After soaking, I rinse twice a day for a couple of days and observe to see if they sprout. Yes, this is how bean and seed sprouts are made! I will elaborate on this in an upcoming article, so stay tuned!
Here’s what happened:
Fava bean sprouts © linda dalal sawaya 2016
They sprouted in spite of the bug holes, which you can see! These large favas (ful in Arabic) are also called horse beans, and they are larger than a quarter, and after soaking get even bigger. These nitrogen-fixing plants enrich the garden soil, and are a very hardy staple for winter gardens in most Mediterranean countries. My parents’ Lebanese mountain village of Douma is no exception.

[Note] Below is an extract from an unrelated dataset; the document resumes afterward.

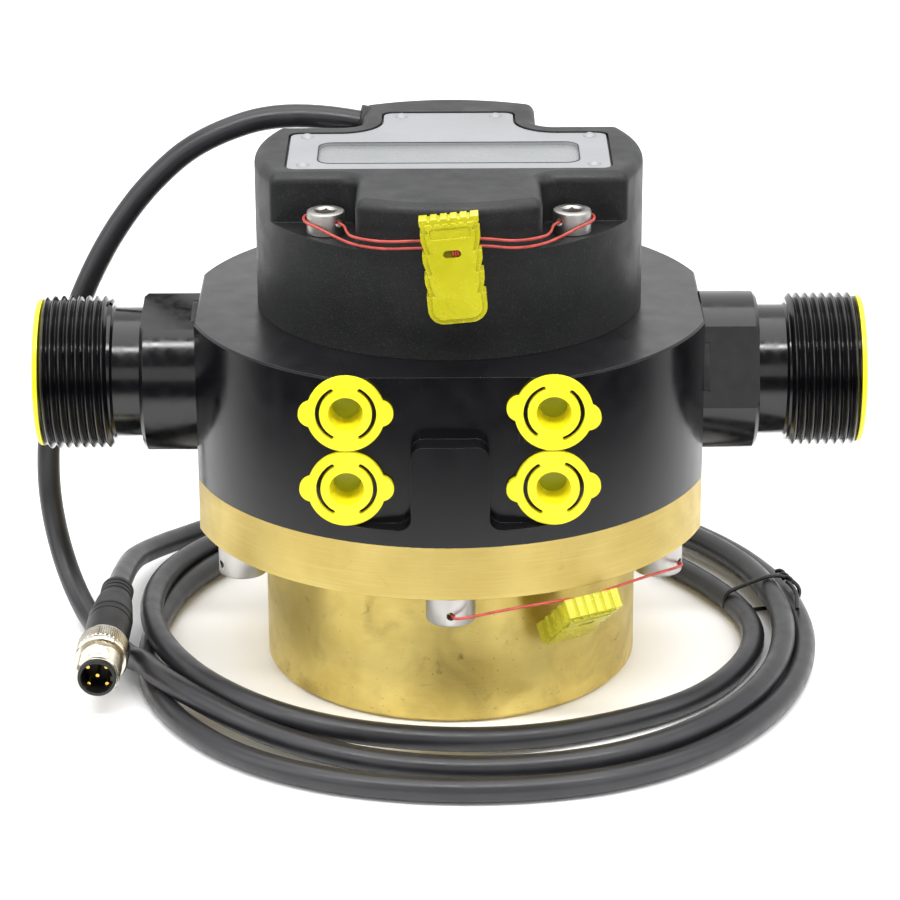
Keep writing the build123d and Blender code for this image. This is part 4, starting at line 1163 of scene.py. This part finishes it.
@dataclass
class SealWires(Piece):
    """Red wires that run from the drilled screws to the two tags."""

    radius: float = 0.38
    level: float = 0.95
    entry_reach: float = 8.6
    entry_tilt: float = 0.4
    inside_reach: float = 2.0
    screw_offset: float = 32.0
    head_z: float = 135.8
    hole_run: tuple = ((0, 45, 0.0), (5, 45, 0.0), (8, 50, 0.0), (12, 62, -0.2))
    wrap_run: tuple = ((4.4, 225, 0.0), (6.3, 215, 0.3), (6.0, 180, 0.2), (6.0, 145, 0.0), (6.4, 110, -0.3),
                       (10.0, 80, -1.2))
    sag: tuple = ((24.8, -48.6, 135.1), (17.0, -52.4, 135.0))
    flange_screws: tuple = ((-1, -90.0), (1, -30.0))
    flange_circle: float = 64.6
    flange_hole_z: float = 40.1
    flange_leave: float = 7.2
    flange_bend: tuple = (8.2, 2.4)
    arch: float = 0.3
    tag_points: tuple = ((8.9, 5.9, -1.6), (4.5, 5.4, -1.5), (2.0, 4.6, -0.6))

    def upper_routes(self) -> list[list[Point]]:
        """Routes of the four upper wires.

        Returns:
            Control points of each wire.
        """
        x, y, z = UPPER_TAG_PLACE
        lean = math.radians(UPPER_TAG_LEAN)
        routes = []
        for side in (-1, 1):
            for level in (-self.level, self.level):
                ends = [(x - level * math.sin(lean) + side * reach * math.cos(lean), y,
                         z + level * math.cos(lean) + side * reach * math.sin(lean) * tilt)
                        for reach, tilt in ((self.entry_reach, self.entry_tilt), (self.inside_reach, 1.0))]
                sag = [(side * across, depth, height + level) for across, depth, height in self.sag]
                routes.append([*self.head_run(side, level), *sag, *ends])
        return routes

    def head_run(self, side: int, level: float) -> list[Point]:
        """Start of a wire at its screw head.

        Args:
            side: Left or right.
            level: Upper wire when positive, which leaves the drilled hole.

        Returns:
            Control points in millimetres.
        """
        points = []
        for radius, turn, rise in self.hole_run if level > 0 else self.wrap_run:
            across, depth, _ = around(radius, -turn)
            points.append((side * (self.screw_offset - across), depth - self.screw_offset, self.head_z + rise))
        return points

    def lower_routes(self) -> list[list[Point]]:
        """Routes of the two lower wires, from the heads into the sides of the tag.

        Returns:
            Control points of each wire.
        """
        tag = lower_tag_matrix()
        bend_out, bend_along = self.flange_bend
        routes = []
        for sign, angle in self.flange_screws:
            out, along = Vector(around(1.0, angle)), Vector(around(1.0, angle - 90 * sign))
            centre = out * self.flange_circle + Vector((0, 0, self.flange_hole_z))
            bend = centre + out * bend_out + along * bend_along
            ends = [tag @ Vector((sign * x * MM, y * MM, z * MM)) / MM for x, y, z in self.tag_points]
            middle = (bend + ends[0]) / 2 + Vector((0, 0, self.arch))
            routes.append([tuple(p) for p in (centre, centre + out * self.flange_leave, bend, middle, *ends)])
        return routes

    def build(self) -> None:
        """Builds both wire sets."""
        for name, routes in (("upper", self.upper_routes()), ("lower", self.lower_routes())):
            wires = [spline_object(route, self.radius, "wire", resolution=8, sides=3) for route in routes]
            self.file(meshed(wires, f"{name}_wire_set"), "red_coated_wire", Body.METER, Slot.RED_WIRE,
                      [f"{name}_seal_wire"])


@dataclass
class TagWindings(Piece):
    """Red wire turns that show in the slot of each seal tag."""

    radius: float = 0.3
    places: tuple = (0.3, 0.95, 1.6)
    run: tuple = ((0.0, -0.95, -0.7), (-0.05, -0.57, 0.0), (0.05, 0.57, 0.0), (0.0, 0.95, -0.7))
    slot_y: float = -1.6
    front: float = 4.0

    def build(self) -> None:
        """Builds the turns of both tags."""
        across, rise, _ = around(1.0, UPPER_TAG_LEAN)
        upper = plane_matrix(UPPER_TAG_PLACE, (across, 0, rise), (0, -1, 0))
        for name, matrix, body in (("upper_winding", upper, Body.METER),
                                   ("lower_winding", lower_tag_matrix(), Body.LOWER_TAG)):
            turns = [spline_object([(place + x, self.slot_y + y, self.front + z) for x, y, z in self.run],
                                   self.radius, "turn", resolution=6, sides=3) for place in self.places]
            self.file(stand(meshed(turns, name), matrix), "red_coated_wire", body, Slot.RED_WIRE)


@dataclass
class Display(Piece):
    """Fine outline round the window of the face plate."""

    length: float = 69.9
    width: float = 20.1
    corner: float = 4.0
    line: float = 0.3
    height: float = 0.12
    centre_y: float = -2.6
    foot: float = 145.08

    def build(self) -> None:
        """Builds the dark outline."""
        bpy.ops.mesh.primitive_plane_add(size=1.0)
        obj = bpy.context.object
        obj.scale = (self.length * MM, self.width * MM, 1)
        bpy.ops.object.transform_apply(scale=True)
        with editing(obj):
            bpy.ops.mesh.bevel(offset=self.corner * MM, segments=10, affect="VERTICES")
            bpy.ops.mesh.inset(thickness=self.line * MM)
            bpy.ops.mesh.delete(type="FACE")
            bpy.ops.mesh.select_all(action="SELECT")
            bpy.ops.mesh.extrude_region_move(TRANSFORM_OT_translate={"value": (0, 0, self.height * MM)})
            bpy.ops.mesh.select_all(action="SELECT")
            bpy.ops.mesh.normals_make_consistent(inside=False)
        stand(obj, moved((0, self.centre_y, self.foot)))
        obj.name = "window_outline"
        self.file(obj, "black_rubber", Body.METER, Slot.DISPLAY)


class Studio:
    """Floor, light and camera."""

    distance: float = 951.246
    elevation: float = 21.103
    target_z: float = 59.024
    focal_px: float = 3439.591
    picture_px: float = 900.0
    sensor_mm: float = 36.0
    roll: float = -0.27
    floor_size: float = 8.0
    floor_drop: float = 0.0002
    floor_tones: tuple = ("#F9F9F9", "#F5F5F5")
    floor_blotch_mm: float = 60.0
    floor_rough: float = 0.85
    mirror_shade_tones: tuple = ("#FAFAFA", "#3A3A3C")
    floor_reach_mm: tuple = (185.0, 310.0)
    floor_depth_mm: tuple = (-60.0, 140.0)
    light_target: Point = (0, 0, 0.07)
    boxes: tuple = (
        ("top_box", (0.0, 0.1, 1.3), (1.6, 1.2), 14.0),
        ("strip", (0.0, -0.62, 1.12), (1.6, 0.11), 15.0),
        ("left_box", (-1.3, -0.5, 0.75), (0.9, 1.1), 8.0),
        ("right_box", (1.3, -0.4, 0.75), (0.9, 1.1), 6.5),
        ("front_box", (0.0, -1.1, 0.4), (1.9, 0.4), 2.8),
        ("front_left_box", (-0.72, -0.9, 0.5), (0.5, 0.6), 1.6),
        ("front_right_box", (0.72, -0.9, 0.5), (0.5, 0.6), 1.8),
    )
    room: tuple = (("From Min", -0.6), ("From Max", 0.5), ("To Min", 0.16), ("To Max", 1.2))

    def floor(self) -> None:
        """Pale floor; for all but camera rays its colour carries painted shade far away in front of the meter and
        beside it, so the meter mirrors it darker there.
        """
        bpy.ops.mesh.primitive_plane_add(size=self.floor_size, location=(0, 0, 0))
        plane = bpy.context.object
        plane.name = "floor"
        plane.location.z = -self.floor_drop
        graph = ShaderGraph("white_sweep")
        seen = graph.mix(graph.noise(self.floor_blotch_mm, detail=2), *map(linear, self.floor_tones))
        away = graph.add("ShaderNodeVectorMath", {0: graph.place_mm}, operation="LENGTH").outputs["Value"]
        near = graph.band(graph.part(graph.place_mm, 1), *self.floor_depth_mm, 1.0, 0.0)
        # Painted shade, seen only in reflections: the floor turns dark far from the meter, in front and beside it.
        painted_far_shade = graph.math("MULTIPLY", graph.band(away, *self.floor_reach_mm), near)
        mirrored = graph.mix(painted_far_shade, *map(linear, self.mirror_shade_tones))
        camera_ray = graph.add("ShaderNodeLightPath").outputs["Is Camera Ray"]
        graph.plain({"Base Color": graph.mix(camera_ray, mirrored, seen), "Roughness": self.floor_rough,
                     "Specular IOR Level": 0.0})
        plane.data.materials.append(graph.material)

    def light(self, name: str, place: Point, size: tuple[float, float], power: float) -> None:
        """One soft box that looks at the meter.

        Args:
            name: Name of the light.
            place: Position in metres.
            size: Width and height in metres.
            power: Watts.
        """
        data = bpy.data.lights.new(name, "AREA")
        data.shape = "RECTANGLE"
        data.size, data.size_y = size
        data.energy = power
        obj = linked(name, data)
        obj.location = place
        aim = Vector(self.light_target) - Vector(place)
        obj.rotation_euler = aim.to_track_quat("-Z", "Y").to_euler()

    def surround(self) -> None:
        """Bright walls behind and beside the meter, a darker room in front of it."""
        world = bpy.data.worlds.new("studio")
        bpy.context.scene.world = world
        world.use_nodes = True
        nodes, links = world.node_tree.nodes, world.node_tree.links
        split = nodes.new("ShaderNodeSeparateXYZ")
        links.new(nodes.new("ShaderNodeTexCoord").outputs["Generated"], split.inputs[0])
        depth = nodes.new("ShaderNodeMapRange")
        depth.interpolation_type = "SMOOTHSTEP"
        for name, value in self.room:
            depth.inputs[name].default_value = value
        links.new(split.outputs[1], depth.inputs["Value"])
        links.new(depth.outputs[0], nodes["Background"].inputs["Strength"])
        nodes["Background"].inputs["Color"].default_value = (1.0, 1.0, 1.0, 1.0)

    def camera(self) -> None:
        """Camera at the viewing angle of the photograph."""
        data = bpy.data.cameras.new("camera")
        data.sensor_width = self.sensor_mm
        data.lens = self.focal_px * self.sensor_mm / self.picture_px
        data.clip_start = 0.01
        data.dof.use_dof = False
        obj = linked("camera", data)
        tilt = math.radians(self.elevation)
        target = Vector((0, 0, self.target_z * MM))
        obj.location = target + Vector((0, -math.cos(tilt), math.sin(tilt))) * self.distance * MM
        turn = (target - obj.location).to_track_quat("-Z", "Y").to_matrix()
        obj.rotation_euler = (turn @ Matrix.Rotation(math.radians(self.roll), 3, "Z")).to_euler()
        bpy.context.scene.camera = obj

    def build(self) -> None:
        """Sets the whole stage."""
        self.floor()
        for box in self.boxes:
            self.light(*box)
        self.surround()
        bpy.context.scene.view_settings.view_transform = "Standard"
        self.camera()


class FlowMeter:
    """The whole meter."""

    assemblies: tuple = (PipeFittings, CapScrews, Connector, SealWires, TagWindings, SignalCable, Display)

    def __init__(self) -> None:
        """Builds the finishes."""
        self.book = FinishBook()

    def build(self) -> None:
        """Gives every CAD piece its finish and builds every sub-assembly."""
        for finish, nodes in CAD_FINISHES.items():
            for node in nodes:
                self.book.dress(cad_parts[node], finish)
                LOG.info("dressed %s: %s", node, finish)
        for assembly in self.assemblies:
            assembly(self.book).build()


def main() -> None:
    """Builds the scene."""
    FlowMeter().build()
    Studio().build()


if __name__ == "__main__":
    main()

Fava bean bed © linda dalal sawaya 2016
So I planted them. In the Pacific Northwest where I live, they’re best planted in the fall for spring harvest. Often if I plant them in the spring, the summer blossoms, with a most divine fragrance, attract black aphids; while the fall-planted seeds produce before the season of the aphids. Mid-January must be a mid-winter planting. It will be interesting to see how these fare, since my fall-planted beans froze in the recent ice and snow. Here’s my new fava bean bed planted before covering with soil, with the first sign of spring—a snowdrop—blooming nearby! On a dark grey and misty Portland day, this life-giving activity energizes and gives me hope for the sunny days to come!
Garden gloves © linda dalal sawaya 2016
After planting it’s time to take off the muddy gloves and come inside to enjoy a steaming hot bowl of shourbat makhlouta! Sahtein!
—Linda Dalal Sawaya is a Portland artist, cook, Master Gardener, daughter of Lebanese immigrants, and author of Alice’s Kitchen: Traditional Lebanese Cooking
Remember, as my mother Alice said, “If you make it with love, it will be delicious!”